Copy all lines that contain the word "object".

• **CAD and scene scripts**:
════
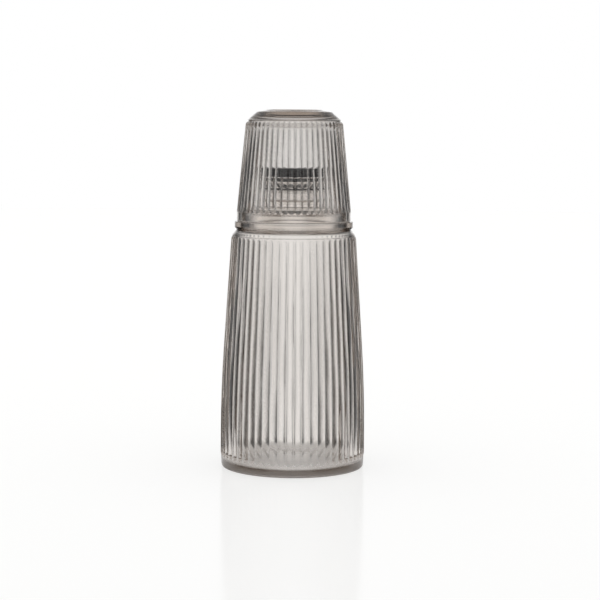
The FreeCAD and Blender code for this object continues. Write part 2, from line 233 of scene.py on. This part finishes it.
def ribbed_rows(low_end, high_end, half_width, middle_rows):
    """Heights of a ribbed wall's rows: close together over the round rib ends, and spread between."""
    low = low_end + half_width
    high = high_end - half_width
    return np.concatenate([
        np.linspace(low_end - RIB_MARGIN, low, RIB_END_ROWS),
        np.linspace(low, high, middle_rows)[1:-1],
        np.linspace(high, high_end + RIB_MARGIN, RIB_END_ROWS),
    ])


def reeds(angle, height, low_end, high_end, half_width, depth):
    """How far the reeds stand out of their valleys, over a grid of heights (rows) and angles.

    Across a rib that is the depth times one less a power of the distance from the spine in half
    widths, with a softened valley. Past the ends that distance is taken from the centre of a
    half-round, so that each rib ends in a round tip.
    """
    turn = (angle - math.radians(FIRST_VALLEY_DEG - 90.0)) * RIB_COUNT / (2 * math.pi)
    across = 2 * np.abs(turn % 1.0 - 0.5)
    past = np.maximum(low_end + half_width - height, height - high_end + half_width)
    past = np.maximum(0.0, past / half_width)
    spine = np.sqrt(across[None, :] ** 2 + past[:, None] ** 2)
    inside = np.maximum(0.0, 1.0 - spine)
    soft = np.sqrt(inside ** 2 + VALLEY_SOFTNESS ** 2) - VALLEY_SOFTNESS
    return depth * (1 - (1 - np.minimum(soft, 1.0)) ** RIB_POWER)


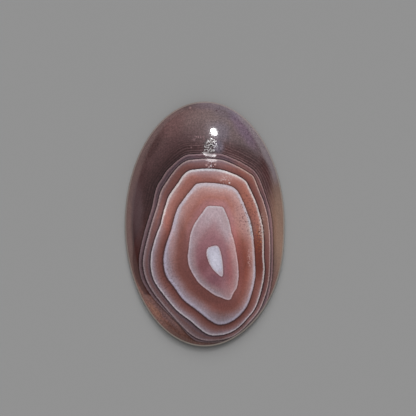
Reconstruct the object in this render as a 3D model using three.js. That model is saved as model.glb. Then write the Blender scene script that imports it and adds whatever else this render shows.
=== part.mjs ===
════
• **Solution to the exercise**:
The FreeCAD and Blender code for this object continues. Write part 2, from line 233 of scene.py on. This part finishes it.
Reconstruct the object in this render as a 3D model using three.js. That model is saved as model.glb. Then write the Blender scene script that imports it and adds whatever else this render shows.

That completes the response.